Jamie Giberson, 25 and licensed for six years, from Hampton, New Brunswick (near Saint John), has been traumatized by fear after hitting an elderly couple early in her driving career. Her fear has caused her to fail a driving exam four times and she often blames her bad driving on her newlywed husband, Eric. She drives a silver Oldsmobile Intrigue and drove a grey Ford Five Hundred to the rehab centre.
Bradley "Brad" Hengerer, 34, from Springbank, Alberta (near Calgary), is a grocery store clerk who has been banned from driving by his wife and nominator, Donna, as well as his father-in-law, Gil Masson, due to an escalating pile of accidents and tickets. He enters rehab out of necessity, as Gil's health is failing following a recent heart attack and Donna has lost the use of her right arm following a farming accident in 2003, forcing Brad to take up driving once again. He drives a red Pontiac Sunfire GT and drove a white Chevrolet Impala to the rehab centre.
Lance Morin, 27 and licensed for four months, from Ottawa, Ontario, is a fashionista whose driving history goes further back, as he had been caught driving unlicensed with an uninsured car when he was 16. In the 11 years since, though, he had been a nervous wreck behind the wheel despite diligently awaiting the day that he would be fully licensed. He is nominated by his best friend, Gilles Proulx, a parking enforcement officer. He drives a silver Chevrolet Cobalt and drove a black Ford Focus to the rehab centre.
Dale Pitton, 62 and licensed for over 30 years, from St. Catharines, Ontario, is a social worker, hostess, mother of two and grandmother of four who desires to learn, but no one around her has a desire to drive with her... and for good reason, as she has amassed an escalating accident record, including an occasion where she hit a police car as she was being ticketed. One of her nephews, John, was one of six people who nominated her. She drives a blue Chevrolet Cavalier.
Scott Schurink, 25, from Chestermere, Alberta (near Calgary), is a speed addict who loves to weave in and out of traffic on busy highways going at 150 km/h. He is also a drunk and has spent time in prison numerous times for possession with intent to traffic. As such, he has had his license suspended seven times and has owned over 60 cars. His roommate, Danny Bridgman, wants him to adopt the proper rules of the road, especially since he is driving on Danny's insurance due to the prohibitive cost of $15,000 that it would entail to insure himself. He drives a black Nissan Maxima and drove a beige Nissan Altima to the rehab centre.
Dean Sibanda, 33, from Saint-Laurent, Quebec (on Montreal Island) (originally from Zimbabwe), is yet to be accustomed to driving in Canada since immigrating in 2001—even basic knowledge such as the meaning of stop signs elude him. His friend and nominator, Brian Glenzitoe, has known him for the nine years he has been in Canada. He drives a gray Nissan Altima and drove a green Nissan Sentra to the rehab centre.
Paul Thurston, 54, from Collingwood, Ontario (near Barrie), has never been comfortable with anything on four wheels, an oddity for a former stunt motorcyclist who once jumped 15 cars on his bike. He has a hatred of cars after losing five friends in bike/car collisions, but he is motivated to drive a car after finally realizing that riding a bike in the middle of winter is unsafe. His biker buddy, Tommy Bettles, will be accompanying him to rehab. He drives a white GMC Conversion Van and rode his motorcycle, along with Tommy, to the rehab centre.

Synopsis

 (CWD) The contestant became Canada's Worst Driver.
 (RUNNER-UP) The contestant was runner-up for Canada's Worst Driver.
 (OUT) The contestant graduated.
 (IN) The contestant was shortlisted for graduation.
 (EXPL) The contestant was expelled.
 Non-Elimination Week, due to all contestants wanting to remain at the Driver Rehabilitation Centre.

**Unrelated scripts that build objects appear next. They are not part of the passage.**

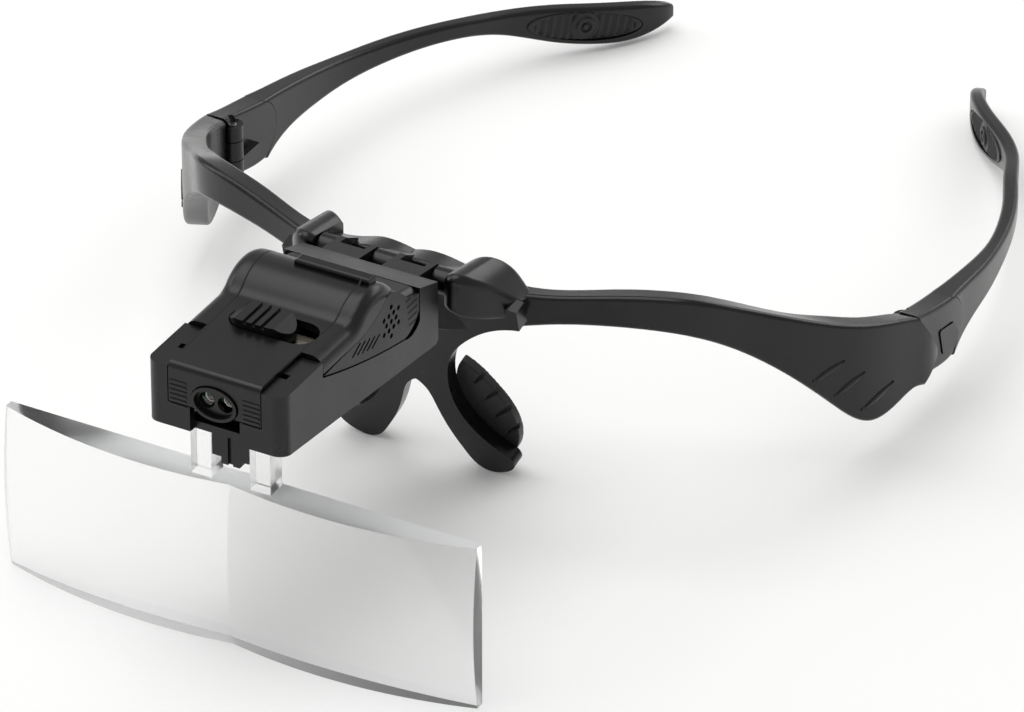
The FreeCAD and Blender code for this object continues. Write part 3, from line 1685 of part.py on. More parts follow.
def ear_pad_shapes():
    """The oval recess of the temple's inner side and the ribbed pad that fills it."""
    sections = temple_sections()
    start = sections[9]
    end = sections[12]

    def inner_middle(station):
        edge, heading, depth, height = station
        way = turned(heading)
        return edge + V(-way.y, way.x, 0) * depth + V(0, 0, -height / 2), height

    first, _ = inner_middle(start)
    last, _ = inner_middle(end)
    along = (last - first).normalize()
    middle = first + (last - first) * number("ear_pad_share") - V(0, 0, number("ear_pad_drop"))
    inward = V(-along.y, along.x, 0).normalize()
    up = along.cross(inward).normalize()
    if up.z < 0:
        up = -up
    length = number("ear_pad_length")
    height = number("ear_pad_height")
    depth = number("ear_pad_thickness")
    room = seat.value

    def oval(grow, outer, inner):
        centre = middle + inward * outer
        ellipse = Part.Ellipse(
            centre + along * (length / 2 + grow), centre + up * (height / 2 + grow), centre
        )
        return Part.Face(Part.Wire([ellipse.toShape()])).extrude(inward * (inner - outer))

    face_level = number("ear_pad_proud")
    recess = oval(room, 4.0, -depth - room)
    plate = oval(0.0, face_level - 0.5, -depth)
    ribs = []
    pitch = number("ear_rib_pitch")
    count = int(length / 2 / pitch)
    blank = oval(-0.6, face_level, -depth)
    for index in range(-count, count + 1):
        if abs(index) < 2:
            continue
        rib = Part.makeBox(pitch * 0.5, height, 3.0)
        rib.Placement = FreeCAD.Placement(
            middle + along * (index * pitch - pitch * 0.25) - up * (height / 2) - inward * 1.5,
            FreeCAD.Rotation(along, up, inward, "ZXY"),
        )
        ribs.append(rib.common(blank))
    ring = Part.makeCylinder(1.9, 3.0, middle - inward * 1.5, inward)
    ring = ring.cut(Part.makeCylinder(1.2, 3.0, middle - inward * 1.5, inward)).common(blank)
    dot = Part.makeCylinder(0.6, 3.0, middle - inward * 1.5, inward).common(blank)
    inlay = plate.fuse(ribs + [ring, dot])
    return recess, inlay


def build_springs():
    """The small spring behind each release button."""
    corner = V(number("hinge_half_width"), number("hinge_behind"), number("hinge_height"))
    inner = corner.x - number("button_thickness") - pin_room.value
    y = corner.y + number("button_front") + number("button_length") / 2
    z = corner.z - number("button_drop")
    spring = Part.makeCylinder(
        number("button_spring_radius"), number("button_spring_length"), V(inner, y, z), V(-1, 0, 0)
    )
    hole = Part.makeCylinder(
        number("button_spring_radius") * 0.6, number("button_spring_length"), V(inner, y, z), V(-1, 0, 0)
    )
    spring = spring.cut(hole)
    keep(shaped("spring_right", spring), "release_spring_right")
    keep(shaped("spring_left", spring.mirror(V(0, 0, 0), V(1, 0, 0))), "release_spring_left")


build_hinge_rod()
build_lamp_base()
build_top_shell()
build_side_grilles()
build_bezel_and_lamps()
build_switch()
build_cells()
build_door()
build_screws()
build_latch()
build_lens()
build_front_frame()
build_nose_pads()
build_temple_side()
build_springs()

doc.recompute()
for piece in doc.Objects:
    if "Invalid" in piece.State or "Error" in piece.State:
        raise RuntimeError("%s failed: %s" % (piece.Label, piece.State))

os.makedirs("parts", exist_ok=True)
for piece in nodes:
    shape = piece.Shape
    if shape.isNull() or not shape.isValid():
        raise RuntimeError("%s has no sound shape" % piece.Label)
    shape.exportStep("parts/%s.step" % piece.Label)
    bounds = shape.BoundBox
    print(
        "%-22s solids %d volume %.0f  x %.1f..%.1f y %.1f..%.1f z %.1f..%.1f"
        % (
            piece.Label,
            len(shape.Solids),
            shape.Volume,
            bounds.XMin,
            bounds.XMax,
            bounds.YMin,
            bounds.YMax,
            bounds.ZMin,
            bounds.ZMax,
        )
    )
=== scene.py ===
import logging
import math
from dataclasses import dataclass
from enum import Enum
from typing import Callable, Sequence

import bpy
from mathutils import Matrix, Vector
from mathutils.bvhtree import BVHTree


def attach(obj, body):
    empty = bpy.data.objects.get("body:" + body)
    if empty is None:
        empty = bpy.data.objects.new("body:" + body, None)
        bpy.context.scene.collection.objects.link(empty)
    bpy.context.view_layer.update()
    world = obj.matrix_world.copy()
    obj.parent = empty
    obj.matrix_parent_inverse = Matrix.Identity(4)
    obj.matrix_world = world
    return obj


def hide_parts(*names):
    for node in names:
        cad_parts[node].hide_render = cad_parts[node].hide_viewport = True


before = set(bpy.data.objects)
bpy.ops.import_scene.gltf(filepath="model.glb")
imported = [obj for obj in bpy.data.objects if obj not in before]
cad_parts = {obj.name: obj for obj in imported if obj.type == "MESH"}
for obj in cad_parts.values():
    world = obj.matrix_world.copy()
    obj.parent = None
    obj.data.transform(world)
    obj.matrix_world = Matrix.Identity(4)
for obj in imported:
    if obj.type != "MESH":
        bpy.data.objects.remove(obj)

log = logging.getLogger("magnifier_glasses")

MM = 0.001  # one millimetre in metres
SIDES = ((-1, "left"), (1, "right"))  # the sign of x on each side

# The sRGB curve: a straight foot below the knee and a power above it.
SRGB_KNEE = 0.04045
SRGB_FOOT = 12.92
SRGB_OFFSET = 0.055
SRGB_POWER = 2.4

# A laid bead's section, as shares of its width and of its height. Its edges are sunk.
BEAD_PROFILE = ((-0.5, -1.0), (-0.32, 0.6), (0.0, 1.0), (0.32, 0.6), (0.5, -1.0))
BEAD_WALL = 0.25  # mm
BEAD_FEWEST_ROWS = 3
BEAD_SMOOTH_ANGLE = 50  # degrees


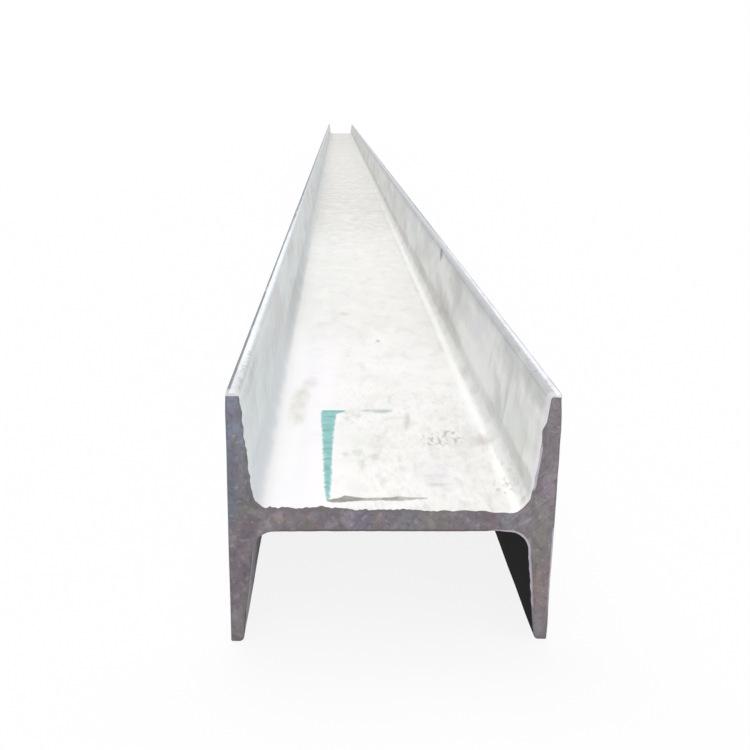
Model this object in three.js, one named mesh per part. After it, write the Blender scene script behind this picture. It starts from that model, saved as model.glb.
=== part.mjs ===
// A hot-rolled steel I-beam with tapered flanges: one rolled piece, sawn to a stock length.
// It lies on the toes of both flanges with its web level. Lengths are in millimetres.
// +X runs across the depth of the section, +Y along the beam and +Z up. The origin is on
// the floor, under the middle of the beam.
import * as THREE from 'three';

// Driving dimensions
const beamLength = 6000;
const sectionDepth = 150; // over the outer faces of the two flanges
const flangeWidth = 122; // from toe to toe
const webThickness = 9.5;
const flangeThickness = 9.2; // measured midway between the web's middle and a toe
const flangeTaperDegrees = 6; // between the inner and the outer face of a flange
const rootRadius = 10; // where a flange's inner face runs into the web
const toeRadius = 2.5; // on the inner corner of a toe

const rootSteps = 10; // chords in each rounded root
const toeSteps = 5; // chords in each rounded toe

const steel = new THREE.MeshStandardMaterial({ color: '#c9cccb', roughness: 0.5, metalness: 0.85 });

// The section is drawn with x across the depth and y up from the middle of the web.
// One quarter of it runs from the web, up the inner face of the right flange, to the
// outer corner of its upper toe.
function quarterOutline() {
  const taper = THREE.MathUtils.degToRad(flangeTaperDegrees);
  const outerFace = sectionDepth / 2;
  const toeHeight = flangeWidth / 2;
  const webFace = webThickness / 2;

  // The inner face is a straight line. It would meet the middle of the web at rootX, and
  // it leans outwards by the taper as it rises.
  const thicknessAtMiddle = flangeThickness + (toeHeight / 2) * Math.tan(taper);
  const rootX = outerFace - thicknessAtMiddle;

  // The root arc touches the web's face and the inner face from the open side.
  const rootY = webFace + rootRadius;
  const rootArcX = rootX + (rootY * Math.sin(taper) - rootRadius) / Math.cos(taper);
  const rootArc = new THREE.EllipseCurve(
    rootArcX, rootY, rootRadius, rootRadius, -Math.PI / 2, -taper, false);

  // The toe arc touches the inner face and the toe's flat from inside the steel.
  const toeY = toeHeight - toeRadius;
  const toeArcX = rootX + (toeY * Math.sin(taper) + toeRadius) / Math.cos(taper);
  const toeArc = new THREE.EllipseCurve(
    toeArcX, toeY, toeRadius, toeRadius, Math.PI - taper, Math.PI / 2, true);

  return [
    ...rootArc.getPoints(rootSteps),
    ...toeArc.getPoints(toeSteps),
    new THREE.Vector2(outerFace, toeHeight),
  ];
}

// The whole outline goes round counter-clockwise: the quarter and its three mirror images.
function sectionShape() {
  const quarter = quarterOutline();
  const mirrored = (alongX, alongY) =>
    quarter.map((point) => new THREE.Vector2(point.x * alongX, point.y * alongY));
  return new THREE.Shape([
    ...mirrored(1, 1).reverse(),
    ...mirrored(-1, 1),
    ...mirrored(-1, -1).reverse(),
    ...mirrored(1, -1),
  ]);
}

// The section is drawn out along the beam, centred on its length and stood on its toes.
function iBeam() {
  const geometry = new THREE.ExtrudeGeometry(sectionShape(), {
    depth: beamLength,
    bevelEnabled: false,
  });
  geometry.rotateX(Math.PI / 2);
  geometry.translate(0, beamLength / 2, flangeWidth / 2);
  const mesh = new THREE.Mesh(geometry, steel);
  mesh.name = 'i_beam';
  return mesh;
}

const group = new THREE.Group();
group.add(iBeam());

export default group;
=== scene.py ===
import math
import bpy
import numpy as np
from mathutils import Matrix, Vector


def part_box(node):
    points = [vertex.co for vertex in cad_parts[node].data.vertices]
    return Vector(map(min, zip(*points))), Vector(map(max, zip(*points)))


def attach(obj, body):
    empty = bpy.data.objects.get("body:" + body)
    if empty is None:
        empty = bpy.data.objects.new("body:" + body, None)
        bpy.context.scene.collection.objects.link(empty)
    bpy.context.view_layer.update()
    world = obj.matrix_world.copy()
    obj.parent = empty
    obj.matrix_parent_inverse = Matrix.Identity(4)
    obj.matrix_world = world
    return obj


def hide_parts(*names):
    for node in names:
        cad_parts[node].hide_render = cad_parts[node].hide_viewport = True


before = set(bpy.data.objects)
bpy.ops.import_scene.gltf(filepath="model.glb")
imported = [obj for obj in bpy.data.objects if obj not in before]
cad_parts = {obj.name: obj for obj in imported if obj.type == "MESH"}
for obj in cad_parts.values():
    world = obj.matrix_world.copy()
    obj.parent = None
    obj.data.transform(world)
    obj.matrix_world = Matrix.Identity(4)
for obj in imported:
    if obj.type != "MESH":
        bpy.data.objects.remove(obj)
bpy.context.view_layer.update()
lowCorner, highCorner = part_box("i_beam")
mm = 0.001
halfDepth, halfLength = highCorner.x / mm, highCorner.y / mm
halfWidth = (highCorner.z - lowCorner.z) / 2 / mm
hardFoldDegrees = 38         # folds sharper than this are shaded as edges
print("frame loaded")


# An sRGB hex colour as the linear one that Blender's sockets hold.
def linear(code):
    channels = [int(code[i:i + 2], 16) / 255 for i in (1, 3, 5)]
    return tuple(c / 12.92 if c <= 0.04045 else ((c + 0.055) / 1.055) ** 2.4 for c in channels) + (1.0,)


# Adds one node, sets it up, and links or fills the sockets that links names.
def addNode(tree, kind, links=None, **settings):
    node = tree.nodes.new(kind)
    for name, value in settings.items():
        setattr(node, name, value)
    for socket, value in (links or {}).items():
        if isinstance(value, bpy.types.NodeSocket):
            tree.links.new(value, node.inputs[socket])
        else:
            node.inputs[socket].default_value = value
    return node


# An empty material and its node tree.
def newMaterial(name):
    material = bpy.data.materials.new(name)
    material.use_nodes = True
    material.node_tree.nodes.clear()
    return material, material.node_tree


# The share of the way from start to end: (value - start) / (end - start), held within 0 to 1.
def rampUp(value, start, end):
    return np.clip((value - start) / (end - start), 0, 1)


# A sum of sine waves: each has its own direction, its phase and 0.6 to 1.7 times the wavelength
# asked for, and the whole is scaled to about -1 to 1. points holds x, y, z in its last axis.
def waveField(points, wavelength, seed, waves=14):
    rng = np.random.default_rng(seed)
    total = np.zeros(points.shape[:-1])
    for _ in range(waves):
        direction = rng.normal(size=3)
        direction /= np.linalg.norm(direction)
        length = wavelength * rng.uniform(0.6, 1.7)
        total += np.sin(points @ (direction * 2 * math.pi / length) + rng.uniform(0, 2 * math.pi))
    return total / math.sqrt(waves)


# A block of points, lattice[i, j, k], has six outer sheets. Together they are one closed
# skin, wound so that each faces away from the block. Slots are the finishes of the sides and
# top, of the two j sheets and of the lowest k sheet, and rim is a value kept at each point.
def blockPiece(name, lattice, materials, rim, slots=(0, 0, 0)):
    ids = np.arange(lattice[..., 0].size).reshape(lattice.shape[:3])
    sheets = [  # finish, points, flipped
        (slots[0], ids[:, :, -1], False), (slots[2], ids[:, :, 0], True),
        (slots[0], ids[-1], False), (slots[0], ids[0], True),
        (slots[1], ids[:, -1].T, False), (slots[1], ids[:, 0].T, True),
    ]
    quads, finishes = [], []
    for finish, sheet, flipped in sheets:
        corners = np.stack([sheet[:-1, :-1], sheet[1:, :-1], sheet[1:, 1:], sheet[:-1, 1:]], -1)
        quads.append(corners.reshape(-1, 4)[:, ::-1 if flipped else 1])
        finishes.append(np.full(len(quads[-1]), finish, np.int32))
    used, faces = np.unique(np.concatenate(quads), return_inverse=True)
    mesh = bpy.data.meshes.new(name)
    mesh.from_pydata(lattice.reshape(-1, 3)[used], [], faces.reshape(-1, 4))
    mesh.polygons.foreach_set("material_index", np.concatenate(finishes))
    for material in materials:
        mesh.materials.append(material)
    mesh.attributes.new("rim", "FLOAT", "POINT").data.foreach_set("value", rim.reshape(-1)[used])
    mesh.shade_smooth()
    mesh.set_sharp_from_angle(angle=math.radians(hardFoldDegrees))
    mesh.update()
    piece = bpy.data.objects.new(name, mesh)
    bpy.context.scene.collection.objects.link(piece)
    return piece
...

Episode 1: Ready, Set, Go!
Original airdate: October 25, 2010
The Drive to Rehab: This season, the journey to the Driver Rehabilitation Centre starts from Heddle Marine Service in Hamilton, Ontario, with the eight drivers heading to rehab using a provided set of instructions, a journey that Andrew notes is an hour-long drive. The contestants depart in the following order: Paul (the first contestant to head to rehab on a motorcycle), Lance, Diane (who travels so slowly, she causes a traffic jam), Dale, Brad, Jamie, Dean and Scott. Most of the drivers make a large number of moving violations on the way to rehab and the contestants arrive in the following order: Dale, Brad, Diane, Lance, Scott (who committed 37 moving violations), Jamie, Paul and Dean (who also drove 50 km/h over the speed limit). Dean and Scott are the first contestants in the history of Canada's Worst Driver not to complete the drive to the rehab centre.
First to Arrive: Dale was the fourth to leave, but the first to arrive.
Last to Arrive: Dean was the last.
Camaro Challenge: Basic Assessment: In response to complaints about vintage used cars being demolished in previous seasons, a brand new Chevrolet Camaro is commissioned for this season, to be used in one challenge per episode and sold after the season ends. The challenge, mostly identical to that of the previous season, consists of a reversing course made of concrete barriers with one foot of space on either side, followed by a 50 km/h slalom before stopping in front of a wall. Paul, going first, makes many scratches and bumps in the reverse and spins out of control on the slalom. Diane and Dale continue rapidly devaluing the car and neither makes it to the full 50 km/h. Lance promptly gets the Camaro stuck on a stack of hubcaps in the first turn and never makes it to the end of the challenge. Donna gets so agitated during the reverse portion that Brad has to stop and take a break for her sake, while Dean speeds his way through the slalom, but stops well short of the wall. Both continue to devalue the car. Jamie, however, inflicts the most damage on the Camaro, ripping off the entire front bumper through contact with a concrete barrier. Scott, going last, shows off prior to the challenge and makes a perfect reverse run. However, he demonstrates why he is in rehab when he shows off a handbrake turn before attempting the slalom, but then forgets to release the handbrake, ruining an otherwise perfect run. In the deliberation, each contestant meets with the experts for a personal discussion on why they are here. As usual, no one graduates this episode, as it serves merely as a skills evaluation.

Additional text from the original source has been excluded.